I'm not able to get away every Saturday like I used to for 8 hour long sessions, but I can put in 3-4 hours most every week. 

System-wise, I'm still a big fan of AD&D (1e), Basic D&D, Star Frontiers, Traveller, and GURPS 4e, as well as the current incarnation of D&D.


----------



## Balgus (Jun 5, 2006)

Sounds great. 

Email me  kapaocynth@yahoo.com

My schedule now:
work M-F 7-530
Saturdays are shot for community events
Sunday is probably the best- or weekdays after 530

I really only know DND 3.0-3.5 But I am willing to learn as long as there is RPing- and not dicerolling.


----------



## notker biloba (Jun 6, 2006)

I'm in West Hills, and I would like to be a player (no GM experience).  I'm only familiar with 3.5, but I haven't played yet.  My only experience was 1st ed., late 70's/early 80's, but I was quite small and don't remember much.  I work in Ventura, so weeknights would kinda be out for me, unless we had shortish sessions.  Sunday afternoon/evening would be ideal.  I can travel around SFV and westlos.

One thing, though:



			
				Balgus said:
			
		

> I really only know DND 3.0-3.5 But I am willing to learn as long as there is RPing- and not dicerolling.

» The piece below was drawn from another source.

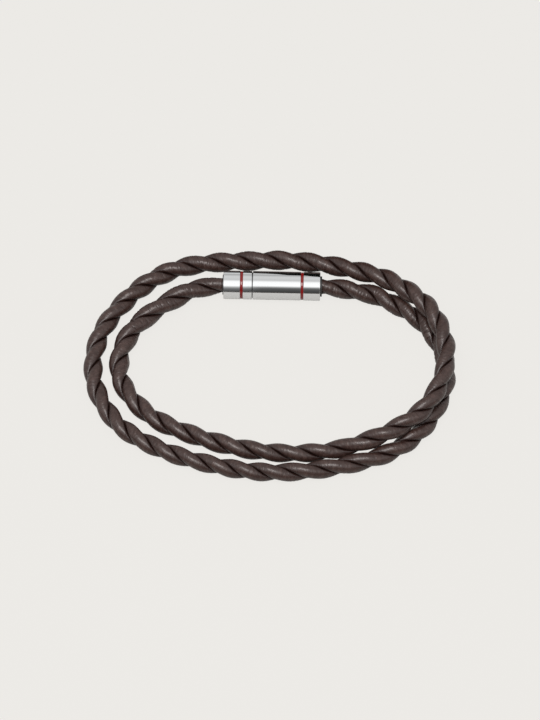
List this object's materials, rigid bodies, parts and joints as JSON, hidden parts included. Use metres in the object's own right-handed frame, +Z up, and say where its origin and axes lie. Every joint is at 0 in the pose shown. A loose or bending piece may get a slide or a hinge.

Do you mean to say that you want to play D&D without dice-rolling?


----------



## notker biloba (Jun 6, 2006)

btw, there is a yahoo group for this area that you might want to try:
http://games.groups.yahoo.com/group/westvalleydnd/


----------



## Jamallo Kreen (Jun 8, 2006)

*Forgotten Realms -- Conan RPG*

I refer those seeking gamers to:  http://games.groups.yahoo.com/group/valley_area_gamers/

I personally run a Forgotten Realms campaign (3.0) which will, in several months, take a detour to the Hyborian Age of Mongoose Publishing's Conan RPG (which is a d20 system game).  The group board for my campaign is at: http://games.groups.yahoo.com/group/Waterdeep1360 .  My campaign is "low fantasy" (i.e., a fantastic game which strives to be firmly rooted in reality -- the reality of Ed Greenwood's Forgotten Realms), and that the Conan RPG is "sword and sorcery" (i.e., a milieu in which magic is rare and terrible).  Be ye all warned that I have written a long introductory message -- in the Files section of the group -- to let new players know my expectations and what they can expect, too.  It frightens off the dilletantes and saves the group from wasting sessions trying to integrate new players who drop out after one or two games.


----------